> [Stated task]: Write out all of the entries exactly, please.
[start]
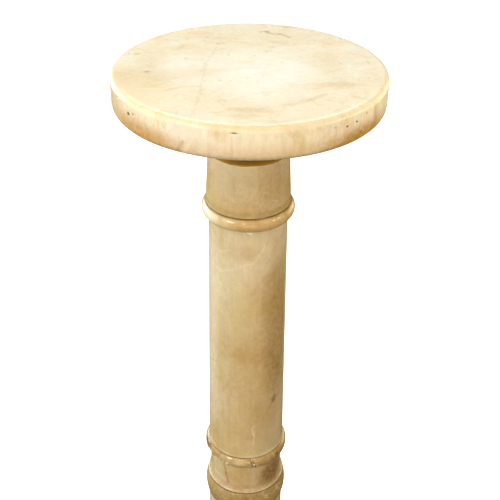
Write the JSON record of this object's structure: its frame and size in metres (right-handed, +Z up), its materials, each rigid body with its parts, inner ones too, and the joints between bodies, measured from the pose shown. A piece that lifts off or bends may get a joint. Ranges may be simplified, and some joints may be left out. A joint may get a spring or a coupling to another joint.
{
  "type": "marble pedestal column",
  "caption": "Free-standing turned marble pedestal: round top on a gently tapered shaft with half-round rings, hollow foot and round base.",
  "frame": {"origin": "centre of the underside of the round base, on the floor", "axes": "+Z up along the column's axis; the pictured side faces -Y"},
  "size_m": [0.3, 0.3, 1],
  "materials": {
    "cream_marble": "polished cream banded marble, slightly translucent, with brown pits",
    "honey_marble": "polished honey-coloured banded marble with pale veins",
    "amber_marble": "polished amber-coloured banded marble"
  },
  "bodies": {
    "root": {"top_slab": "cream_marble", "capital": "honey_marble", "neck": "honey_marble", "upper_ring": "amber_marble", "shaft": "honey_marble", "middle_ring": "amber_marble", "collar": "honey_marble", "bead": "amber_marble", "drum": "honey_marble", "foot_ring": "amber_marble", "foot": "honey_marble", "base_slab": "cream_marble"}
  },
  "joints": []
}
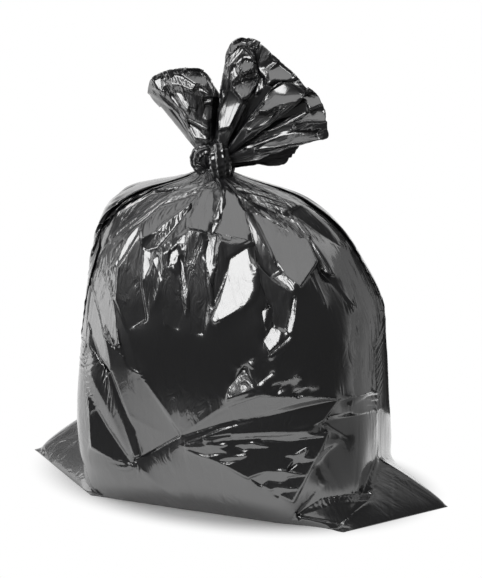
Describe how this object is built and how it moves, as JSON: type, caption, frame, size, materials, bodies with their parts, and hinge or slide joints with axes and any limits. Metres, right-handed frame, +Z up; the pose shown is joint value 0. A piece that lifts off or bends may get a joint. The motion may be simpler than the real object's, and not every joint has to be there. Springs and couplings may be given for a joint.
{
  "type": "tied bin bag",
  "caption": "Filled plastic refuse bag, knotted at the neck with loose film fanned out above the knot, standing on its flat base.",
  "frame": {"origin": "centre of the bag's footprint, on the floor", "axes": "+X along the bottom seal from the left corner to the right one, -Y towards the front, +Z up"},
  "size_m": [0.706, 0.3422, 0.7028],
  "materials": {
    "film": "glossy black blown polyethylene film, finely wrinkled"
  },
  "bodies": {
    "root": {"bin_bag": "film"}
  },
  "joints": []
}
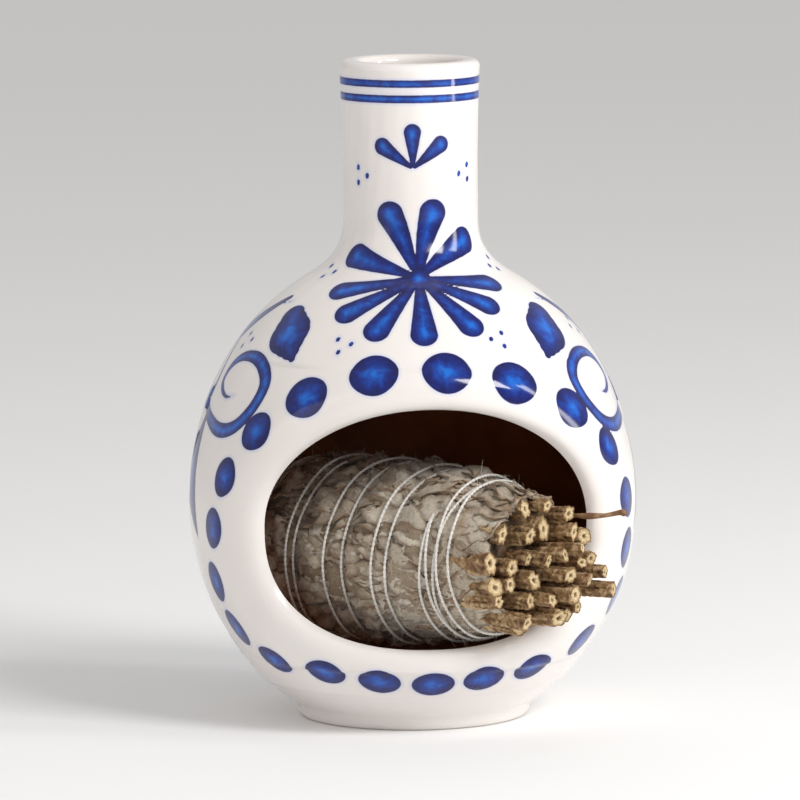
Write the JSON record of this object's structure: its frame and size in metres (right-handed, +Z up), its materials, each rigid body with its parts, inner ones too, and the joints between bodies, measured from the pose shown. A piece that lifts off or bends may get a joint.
[end]
> [Finished exercise]:
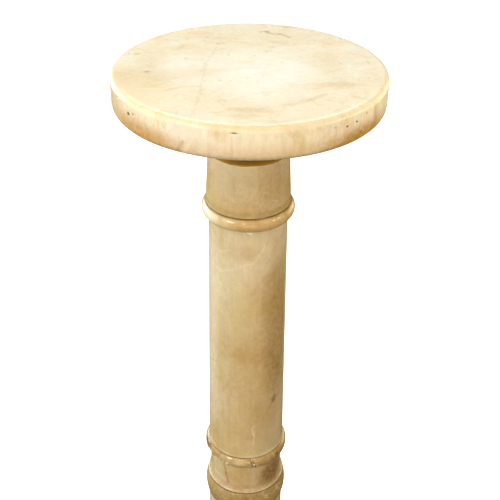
Write the JSON record of this object's structure: its frame and size in metres (right-handed, +Z up), its materials, each rigid body with its parts, inner ones too, and the joints between bodies, measured from the pose shown. A piece that lifts off or bends may get a joint. Ranges may be simplified, and some joints may be left out. A joint may get a spring or a coupling to another joint.
{
  "type": "marble pedestal column",
  "caption": "Free-standing turned marble pedestal: round top on a gently tapered shaft with half-round rings, hollow foot and round base.",
  "frame": {"origin": "centre of the underside of the round base, on the floor", "axes": "+Z up along the column's axis; the pictured side faces -Y"},
  "size_m": [0.3, 0.3, 1],
  "materials": {
    "cream_marble": "polished cream banded marble, slightly translucent, with brown pits",
    "honey_marble": "polished honey-coloured banded marble with pale veins",
    "amber_marble": "polished amber-coloured banded marble"
  },
  "bodies": {
    "root": {"top_slab": "cream_marble", "capital": "honey_marble", "neck": "honey_marble", "upper_ring": "amber_marble", "shaft": "honey_marble", "middle_ring": "amber_marble", "collar": "honey_marble", "bead": "amber_marble", "drum": "honey_marble", "foot_ring": "amber_marble", "foot": "honey_marble", "base_slab": "cream_marble"}
  },
  "joints": []
}
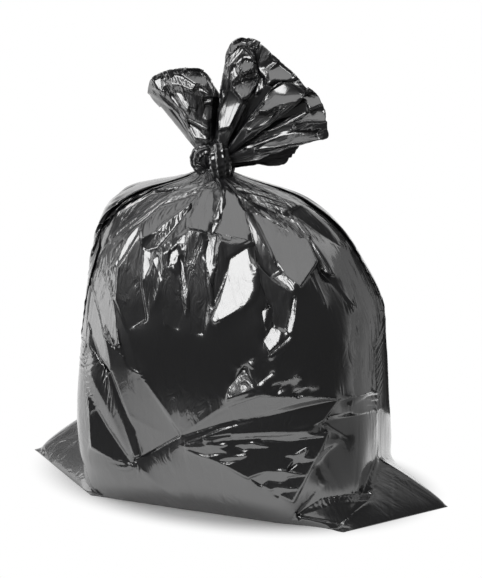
Describe how this object is built and how it moves, as JSON: type, caption, frame, size, materials, bodies with their parts, and hinge or slide joints with axes and any limits. Metres, right-handed frame, +Z up; the pose shown is joint value 0. A piece that lifts off or bends may get a joint. The motion may be simpler than the real object's, and not every joint has to be there. Springs and couplings may be given for a joint.
{
  "type": "tied bin bag",
  "caption": "Filled plastic refuse bag, knotted at the neck with loose film fanned out above the knot, standing on its flat base.",
  "frame": {"origin": "centre of the bag's footprint, on the floor", "axes": "+X along the bottom seal from the left corner to the right one, -Y towards the front, +Z up"},
  "size_m": [0.706, 0.3422, 0.7028],
  "materials": {
    "film": "glossy black blown polyethylene film, finely wrinkled"
  },
  "bodies": {
    "root": {"bin_bag": "film"}
  },
  "joints": []
}
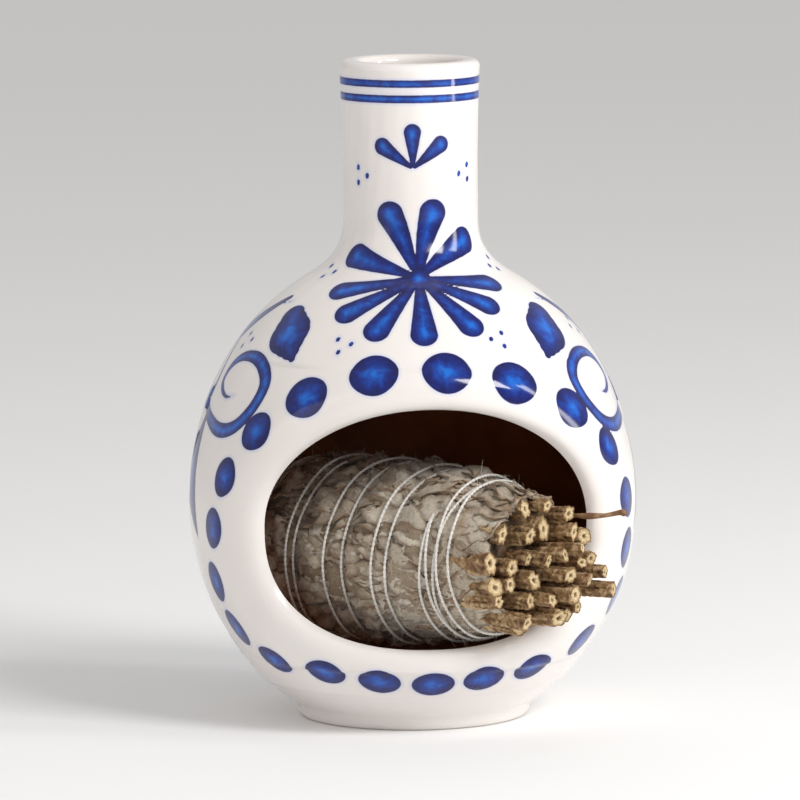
Write the JSON record of this object's structure: its frame and size in metres (right-handed, +Z up), its materials, each rigid body with its parts, inner ones too, and the joints between bodies, measured from the pose shown. A piece that lifts off or bends may get a joint.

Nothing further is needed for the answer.